Poor credit assessment is a primary cause. Extending credit without thoroughly evaluating a customer’s creditworthiness increases the risk of non-payment. Inadequate credit checks can result in engaging with clients who may struggle to meet their financial obligations, leading to bad debt.

Economic downturns also contribute to bad debt. During uncertain economic times, businesses may face increased competition and decreased consumer spending, leading to higher default rates. Failing to anticipate these shifts can result in more bad debt.

Inefficient collection processes, such as delays in follow-ups and inconsistent efforts, can lead to accumulating unpaid invoices and bad debt. Without clear protocols and prompt action, businesses risk losing control over overdue payments. Streamlining collections with automated reminders and structured payment terms can help reduce bad debt and protect cash flow.

Customer insolvency is another critical cause. When a customer becomes insolvent, they can’t fulfil their financial commitments, leaving you with unpaid invoices. This can arise from poor financial management, unexpected expenses or changing market conditions. Recognizing signs of potential insolvency can help prevent bad debt.

The true cost of writing off bad debts 

Imagine if most of your B2B sales on credit were affected by worsening payment behaviour from your business customers. This kind of disruption in cash flow can force your business to rely heavily on external financing sources, which in turn adds financial strain. If unpaid invoices eventually turn into bad debt write-offs, they represent direct financial losses, which make it harder for the business to maintain a stable cash position.

Beyond just lost revenue, bad debts can have a much greater impact on your bottom line. An unpaid invoice doesn't simply vanish - it means you need to generate significantly more business to make up for the loss. For instance, with an unpaid invoice of €10,000 and a sales margin of 12.5%, you would need to generate €80,000 (800% more turnover) just to break even. This emphasizes the importance of effective credit management to protect your business’s financial health.

Managing and mitigating bad debt for stronger cash flow

To stay financially secure, it is key to take control of bad debts, before they take control of your business.

Here’s how:

  • Implement robust credit policies: Establishing strict credit policies can help reduce the risk of bad debts. Conduct thorough credit checks on new customers and set appropriate credit limits to minimize exposure to potential bad debts.

 

  • Regular monitoring and follow-up: Regularly review your accounts receivable and follow up on overdue payments. Early identification of potential bad debts allows you to take proactive measures to recover the amounts owed.

 

  • Foster strong customer relationships: Maintaining good relationships with your customers can improve the likelihood of timely payments. Clear communication and promptly addressing any disputes can prevent debts from becoming uncollectible.

 

  • Utilise debt collection agencies: If internal efforts fail, hiring professional debt collection agencies can be an effective way to recover outstanding debts. These agencies have the expertise and resources to manage difficult collections efficiently.    

 

  • Deploy specific risk mitigation tools: Instruments like letters of credit or retention of title can help reduce exposure to customer credit risk in certain situations. However, they may still leave businesses vulnerable to financial losses if payment defaults occur beyond their scope of protection.

 

  • Leverage credit insurance: Credit insurance can provide protection against bad debts by covering a portion of the losses incurred from uncollectible accounts. This can be a valuable tool for managing risk and ensuring financial stability, allowing you to focus on growing your business without the constant worry of potential bad debts.

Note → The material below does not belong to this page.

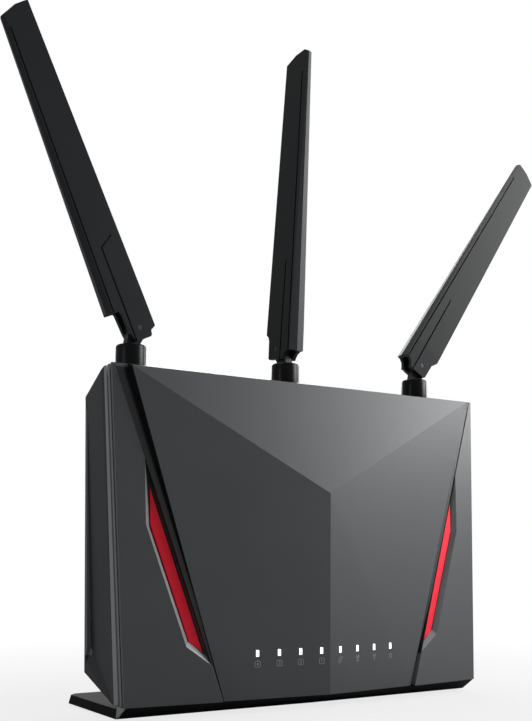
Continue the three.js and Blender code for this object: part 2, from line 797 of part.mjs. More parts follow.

Mitigating the risk of write-offs with credit insurance

Unlike specific risk mitigation tools, credit insurance helps mitigate risk by shifting customer payment risks to a credit insurer, such as Atradius. By transferring this risk to a third party, your business not only gains financial security through coverage of losses from customer defaults or insolvencies, but also gains access to valuable complementary services, including business intelligence, risk monitoring, and debt collection support. This outsourcing strategy provides your company with a reliable safety net, allowing you to focus on core operations and confidently pursue growth strategies.

How we can help protect your business

Bad debts aren’t just an accounting issue; they are a direct threat to your company’s financial stability. Strengthening credit policies, improving collections, and optimising working capital aren’t just best practices; they are essential steps to safeguard your business. Don’t wait until an unpaid invoice becomes a major financial setback—protect your business from the dangers of defaulted payments and bad debts and ensure long-term growth with Atradisu credit insurance you can rely on.
 

Get in touch today to explore our tailored solutions that protect your cash flow and keep you on track for continued growth.

Summary
  • Bad Debts threaten financial stability. Unpaid invoices from B2B customers don’t just disrupt cash flow; they can put business operations at risk, making it harder to pay employees, suppliers, and other expenses. Poor credit assessment, economic instability, and inefficient collection processes all contribute to the risk of bad debts.
  • The true cost of write-offs. Writing off bad debts directly impacts profitability, forcing businesses to generate significantly more revenue to compensate for losses. Without strong credit management, businesses may struggle to secure financing and maintain long-term financial health.
  • Mitigating Bad Debt risk. Businesses can protect themselves by implementing strict credit policies, closely monitoring receivables, leveraging debt collection agencies, and using credit insurance. Credit insurance shifts the risk of customer defaults to an insurer, providing financial security alongside valuable support services such as risk monitoring and debt collection.